I wish I could explain it better because it's pretty cool.
You specify what your item and it's atoms are going to be like. Text, binary data, numbers? Then the software asks you a few questions about your items and it's atoms (like, what sort of form elements will be necessary for adding and editing,) and it builds all the necessary user interface pieces for you. I'm not sure how clear that is, but that's the slick part. The posting and editing scripts are very generalized and they can deal with any data, no matter how it is structured.
The whole project was a matter of abstracting the software that runs this site. Boiling it down, but at the same time radically expanding it's scope. Freeing it from the conceptual mold of blogging, while maintaining the blog like ease of creating and editing right in the web browser.
And, like I said, it's largely done. It's already deployed behind a few sites that I will point to eventually. But how the sites look isn't really the main thing. It's how they run. It's how (hopefully) easy they are to build and maintain. That's the key.
So now I am working on polishing the whole package. This is something I've never done before. I have put the older software behind a number of different blogging type sites (and even tried to adapt it for several business sites,) but it is a monsterous pain in the ass to deploy. It takes me the better part of a day to set it up, and that's assuming everything goes right. There aren't any instructions (which even I need and I wrote the thing,) it's very unintuitive, and the whole thing is just a sprawling mass of weird hacks and dependencies. It runs well once you get it working, but it gives off a sort of "don't even breathe on it" vibe.

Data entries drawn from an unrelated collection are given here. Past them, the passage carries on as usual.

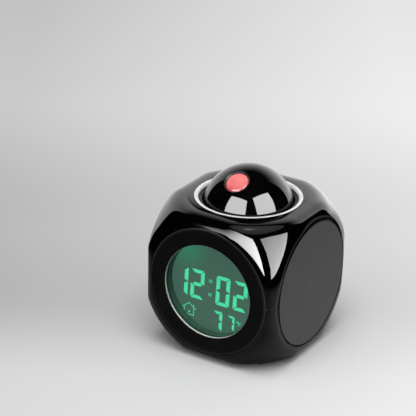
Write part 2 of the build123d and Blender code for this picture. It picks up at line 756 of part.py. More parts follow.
# speaker: a pressed frame with the magnet behind it and the cone inside
frame_back = -rear_thickness - speaker_depth
rim_bore = speaker_radius - speaker_rim
frame_bore = magnet_radius - 2 * magnet_seat
at_speaker = Pos(0, speaker_row, 0)
nodes["speaker_frame"] = rear * at_speaker * lathe([
    (rim_bore, -rear_thickness),
    (speaker_radius, -rear_thickness),
    (speaker_radius, -rear_thickness - speaker_rim),
    (magnet_radius + magnet_seat, frame_back),
    (frame_bore, frame_back),
    (frame_bore, frame_back + speaker_sheet),
    (magnet_radius + magnet_seat / 2, frame_back + speaker_sheet),
    (rim_bore, -rear_thickness - speaker_rim),
])
nodes["speaker_magnet"] = rear * at_speaker * drum(magnet_radius, frame_back - magnet_depth,
                                                   frame_back)
cone_low = frame_back + cone_rise
cone_high = -rear_thickness - cone_thickness
cone_outer = rim_bore - cone_gap
nodes["speaker_cone"] = rear * at_speaker * lathe([
    (0, cone_low + cone_thickness),
    (dust_cap_radius, cone_low),
    (cone_outer, cone_high - cone_thickness),
    (cone_outer, cone_high),
    (dust_cap_radius, cone_low + cone_thickness),
    (0, cone_low + 2 * cone_thickness),
])

nose_top = -jack_drop
jack = slab(jack_width, jack_height, -rear_thickness - jack_length, -rear_thickness, 0, jack_row)
jack += drum(jack_nose_radius, -rear_thickness, nose_top, 0, jack_row)
jack -= drum(jack_bore, nose_top - jack_depth, nose_top, 0, jack_row)
jack += drum(jack_pin, nose_top - jack_depth, nose_top - jack_pin_drop, 0, jack_row)
nodes["power_jack"] = rear * jack

# ---------------------------------------------------------------- batteries

door = rounded_slab(door_length - 2 * door_gap, door_width - 2 * door_gap,
                    door_corner - door_gap, bottom, door_top)
door = chamfer(door.edges().group_by(Axis.Z)[0], door_chamfer)
latch_place = door_length / 2 - latch_inset
for side in (-1, 1):
    door -= slab(latch_length, latch_slot, 0, door_top, latch_place, side * latch_width / 2)
for rib in (-1, 0, 1):
    door -= slab(grip_width, grip_length, 0, bottom + grip_depth, latch_place + rib * grip_pitch)
nodes["battery_door"] = door

# each contact plate bears on a cell's cap, and each bowed leaf on the other end
room = contact_room - contact_gap
bow = cap_of(leaf_reach, room - contact_thickness)
arc = Pos(0, room - bow) * (Circle(bow) - Circle(bow - contact_thickness))
arc &= Pos(0, room / 2) * Rectangle(2 * leaf_reach, room)
leaf_outline = arc + Pos(0, contact_thickness / 2) * Rectangle(contact_width, contact_thickness)
leaf = Rot(90, 0, 0) * extrude(leaf_outline, leaf_width / 2, both=True)
leaf = Pos(0, 0, -tray_length / 2) * leaf
plate = slab(plate_height, contact_width, tray_length / 2 - contact_thickness, tray_length / 2)
plate += drum(cap_radius, cell_length / 2 + contact_gap, tray_length / 2 - contact_thickness / 2)
cell_body_top = cell_length / 2 - cap_height
cell = drum(cell_radius, -cell_length / 2, cell_body_top)
cell = fillet(cell.edges().group_by(Axis.Z)[-1], cell_rounding)
cell += drum(cap_radius, cell_body_top, cell_length / 2)
cell_places = [Location((0, row * cell_pitch, cell_z)) * Rot(0, 90 if row else -90, 0)
               for row in (-1, 0, 1)]
nodes["battery_cells"] = [place * cell for place in cell_places]
nodes["positive_contacts"] = [place * plate for place in cell_places]
nodes["negative_contacts"] = [place * leaf for place in cell_places]

os.makedirs("parts", exist_ok=True)
for name, shape in nodes.items():
    pieces = shape if isinstance(shape, list) else [shape]
    solids = [solid for piece in pieces for solid in piece.solids()]
    node = solids[0] if len(solids) == 1 else Compound(children=solids)
    node.label = name
    export_step(node, f"parts/{name}.step")
    print(name, len(solids), "solid" if len(solids) == 1 else "solids")
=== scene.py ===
import math

import bmesh
import bpy
import numpy as np
from mathutils import Euler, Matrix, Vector


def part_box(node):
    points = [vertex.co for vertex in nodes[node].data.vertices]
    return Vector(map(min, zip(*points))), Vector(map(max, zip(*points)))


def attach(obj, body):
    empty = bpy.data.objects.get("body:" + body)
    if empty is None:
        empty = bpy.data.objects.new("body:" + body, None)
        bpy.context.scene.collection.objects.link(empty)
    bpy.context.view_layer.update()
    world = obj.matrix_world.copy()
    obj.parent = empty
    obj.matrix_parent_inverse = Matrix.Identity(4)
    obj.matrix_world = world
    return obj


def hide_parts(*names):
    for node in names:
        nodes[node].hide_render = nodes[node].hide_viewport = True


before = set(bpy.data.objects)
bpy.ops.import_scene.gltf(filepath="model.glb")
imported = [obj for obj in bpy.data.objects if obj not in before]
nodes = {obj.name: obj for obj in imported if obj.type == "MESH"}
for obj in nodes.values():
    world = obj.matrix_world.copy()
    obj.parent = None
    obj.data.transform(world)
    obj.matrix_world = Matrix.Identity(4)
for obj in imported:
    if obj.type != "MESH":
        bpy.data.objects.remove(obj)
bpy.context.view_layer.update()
millimetre = 0.001
print("clock: frame loaded with", len(nodes), "nodes")

camera = {
    "place": (0.43519, -0.73320, 0.45871),
    "azimuth": 32.116,
    "elevation": 24.324,
    "roll": 0.976,
    "lens": 154.0,
    "nearest": 0.01,
}

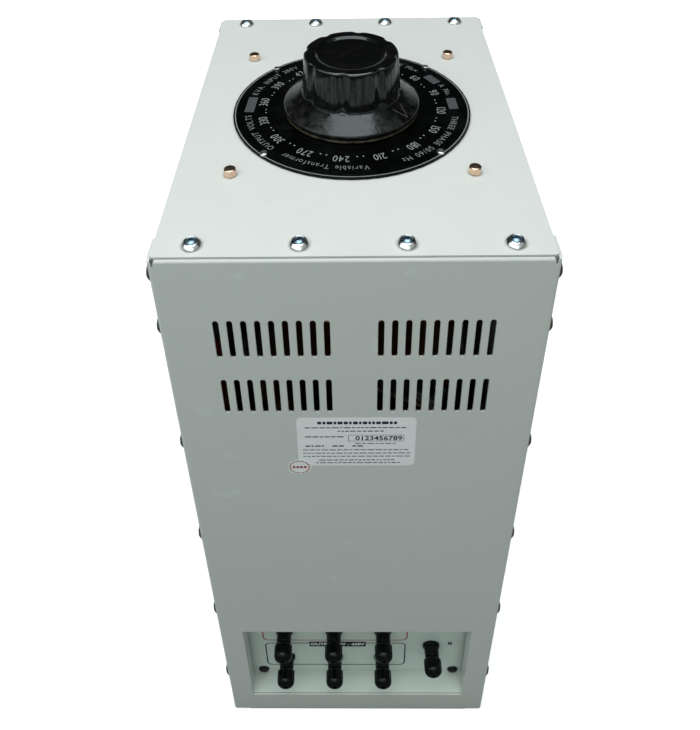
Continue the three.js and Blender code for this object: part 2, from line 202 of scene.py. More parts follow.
def scratch_mask(finish, length, width, amount, angle):
    """Thin streaks: noise drawn out along one direction and cut to its peaks."""
    vector = finish.stretched((1 / length, 1 / width, 1 / length), (0.3, 0.2, angle))
    streaks = finish.noise(1.0, 1.0, vector)
    patches = finish.noise(35 * MM, 1.0)
    sparse = finish.times(streaks, finish.band(patches, 0.45, 0.62, 0.85, 1.0))
    return finish.band(sparse, 1.0 - amount, 1.02 - amount)


def enamel(name, colour, painted_corner_shade=0.5):
    """Baked enamel on sheet steel: faint orange peel, slow shade drift, light handling marks, and painted
    shade darkening its corners and gaps.
    """
    finish = Finish(name, colour, 0.4, Specular_IOR_Level=0.45)
    drift = finish.noise(140 * MM, 2.0)
    finish.stain(drift, 0.35, 0.7, 0.10, tuple(c * 0.86 for c in colour))
    grime = finish.noise(38 * MM, 5.0, distortion=0.6)
    finish.stain(grime, 0.56, 0.78, 0.09, (0.50, 0.50, 0.44))
    specks = finish.noise(2.2 * MM, 2.0)
    finish.stain(specks, 0.72, 0.78, 0.16, (0.42, 0.42, 0.40))
    low = finish.band(finish.axis("Z"), 0.0, 60 * MM, 0.16, 0.0)
    finish.tint(low, (0.42, 0.41, 0.37))
    marks = scratch_mask(finish, 22 * MM, 0.35 * MM, 0.30, 0.7)
    finish.tint(finish.times(marks, 0.18), (0.88, 0.90, 0.90))
    # painted shade: corners, gaps and window returns darkened where shade falls
    finish.tint(finish.times(finish.crevice(14 * MM), painted_corner_shade), (0.16, 0.17, 0.14))
    finish.vary_roughness(grime, 0.36, 0.50)
    peel = finish.noise(1.3 * MM, 2.0)
    finish.bump(peel, 0.05 * MM, 0.35)
    dents = finish.noise(60 * MM, 1.0)
    finish.bump(dents, 0.5 * MM, 0.25)
    return finish.done()


def phenolic(name, shine, dust=0.015, gloss=0.09):
    """Black moulded phenolic: polished, with rub marks and a little dust, still open to changes."""
    finish = Finish(name, (0.0020, 0.0021, 0.0020), gloss, Specular_IOR_Level=shine)
    finish.set("Specular Tint", (0.88, 0.98, 1.0))
    cloud = finish.noise(9 * MM, 4.0, distortion=0.4)
    finish.stain(cloud, 0.50, 0.78, dust, (0.30, 0.26, 0.20))
    finish.vary_roughness(cloud, gloss, gloss + 0.10)
    specks = finish.noise(0.7 * MM, 2.0)
    finish.stain(specks, 0.73, 0.78, 0.07, (0.45, 0.44, 0.40))
    first = scratch_mask(finish, 9 * MM, 0.16 * MM, 0.34, 0.5)
    second = scratch_mask(finish, 7 * MM, 0.14 * MM, 0.33, 2.1)
    pale_marks = finish.math("MAXIMUM", first, second)
    finish.tint(finish.times(pale_marks, 0.03), (0.5, 0.5, 0.5))
    finish.bump(pale_marks, 0.03 * MM, 0.25)
    finish.bump(finish.noise(7 * MM, 1.0), 0.06 * MM, 0.2)
    return finish


KNOB_SHINE = 0.46


def knob_finish():
    """The knob's phenolic: streaked by fingers on the grip, smeared on the skirt, paler and brownish in
    patches round the foot of the rim.
    """
    finish = phenolic("knob_phenolic", KNOB_SHINE)
    height = finish.axis("Z")
    # the grip, below its polished crown
    below_top = finish.band(height, TOP + 47 * MM, TOP + 45 * MM)
    grip = finish.times(below_top, finish.band(height, TOP + 16 * MM, TOP + 20 * MM))
    streaks = finish.noise(2.0 * MM, 2.0, finish.stretched((1.0, 1.0, 0.05)))
    dull = finish.times(grip, finish.band(streaks, 0.40, 0.60))
    edge = finish.band(finish.distance_from_axis(), 32.8 * MM, 33.3 * MM)
    polished = finish.times(edge, finish.band(height, TOP + 47.2 * MM, TOP + 47.7 * MM))
    shine = finish.math("SUBTRACT", KNOB_SHINE, finish.times(dull, 0.28))
    finish.set("Specular IOR Level", finish.math("ADD", shine, finish.times(polished, 0.5)))
    finish.tint(finish.times(dull, 0.015), (0.30, 0.29, 0.26))
    finish.bump(finish.times(grip, finish.math("SUBTRACT", streaks, 0.5)), 0.4 * MM, 0.4)
    # the rim: paler brownish patches round its foot
    rim_patches = finish.band(finish.noise(6 * MM, 3.0), 0.30, 0.62)
    rim = finish.band(height, KNOB_FOOT + 2.6 * MM, KNOB_FOOT + 1.4 * MM)
    pale_marks = finish.times(rim, rim_patches)
    finish.tint(finish.times(pale_marks, 0.40), (0.20, 0.15, 0.09))
    # the skirt
    skirt = finish.band(height, TOP + 20 * MM, TOP + 14 * MM)
    cloud = finish.noise(9 * MM, 6.0, distortion=1.2)
    smeared = finish.times(skirt, finish.band(cloud, 0.40, 0.75))
    finish.tint(finish.times(smeared, 0.10), (0.15, 0.14, 0.13))
    blurred = finish.times(skirt, finish.band(cloud, 0.35, 0.65, 0.35, 1.0))
    finish.vary_roughness(blurred, 0.07, 0.25)
    finish.bump(finish.times(skirt, finish.noise(2.6 * MM, 2.0)), 0.25 * MM, 0.35)
    return finish.done()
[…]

So I'm trying to fix that this time around. Yesterday, for instance, I wrote a program that automatically sets up the database for a new installation (of the new software.) If you can believe it, I've never had an automated way to do this. I would just fire up mysql in an ssh session and create all the tables by hand. That's fine if your just deploying one site, but my goal now is to be able to deploy lots of sites. Quickly and painlessly. So that means building the automated tools to do it.
I thought I could do it in a few hours yesterday morning. How hard could it be? Ended up taking 10 hours. And 6,000 lines of code (not that number of lines means anything - a better programmer could have done it in less.) But I now have an automated way to set up the rather complex database schema. And not just that, but I can also run it against an existing database and it will analyze every table and fix anything that is not right. This includes modifying create statements on table columns that are not formed correctly, adding missing table columns, as well as adding completely missing tables.
This brings us the the key point of my recent efforts. Maintainability. This is what I learned when I tried to put the old software behind more than one site. The basic problem is that I would make a fix to one installation, but then that fix would not get propagated to the other sites. So they quickly fell out of sync with each other, and then each one had to be maintained as it's own independent entity. As they say in the biz: this doesn't scale.
So the new mantra is centralization. And the database creation/updater program I wrote yesterday is the first part of that. If I need to make a change to the database now - say, I realize that the user table needs another column to store a contact phone number of users - I create that new column in the program I wrote yesterday, and then I run that program across *all* installations of the software. This will keep everything in sync. Building tools to do what you previously did by hand allows you to scale.
Next up is constructing a similar tool to keep the code in sync across installations. The goal is to make changes in one place (say, on the test server on my development machine,) and then when things are running correctly I want to be able to run one script, and have all the changes to both the database structure and the code itself be replicated across all installations of the software. In other words, as a one person business, I'm trying to make myself scale.
Updates have been sparse, to say the least. I'm just back from some time with my family on Cape Cod. But now it's August, and August is the month for me to get busy. So hopefully there will start to be some real progress, although I guess I have said this before.
The corporation is all set. I've got my little kit from the state. Wow, I didn't realize how much like a game it is. The corporate seal hand puncher thing (looks sort of like a hole punch, except instead of making a hole it creates a raised round corporate seal on a piece of paper,) is pretty cool. I almost expected there to be a secret decoder ring as well.
Now I just have to get the bank account (evidently the only time I will probably ever use the corporate seal,) and I'm ready to start buying hardware.
My thinking has changed a little bit on how to attack the problem, but the specific hardware and software choices have not changed too much. More on that soon.
To the people here who have contributed money, I apologize for the so far rather slow pace. But like I said, things really should pick up now.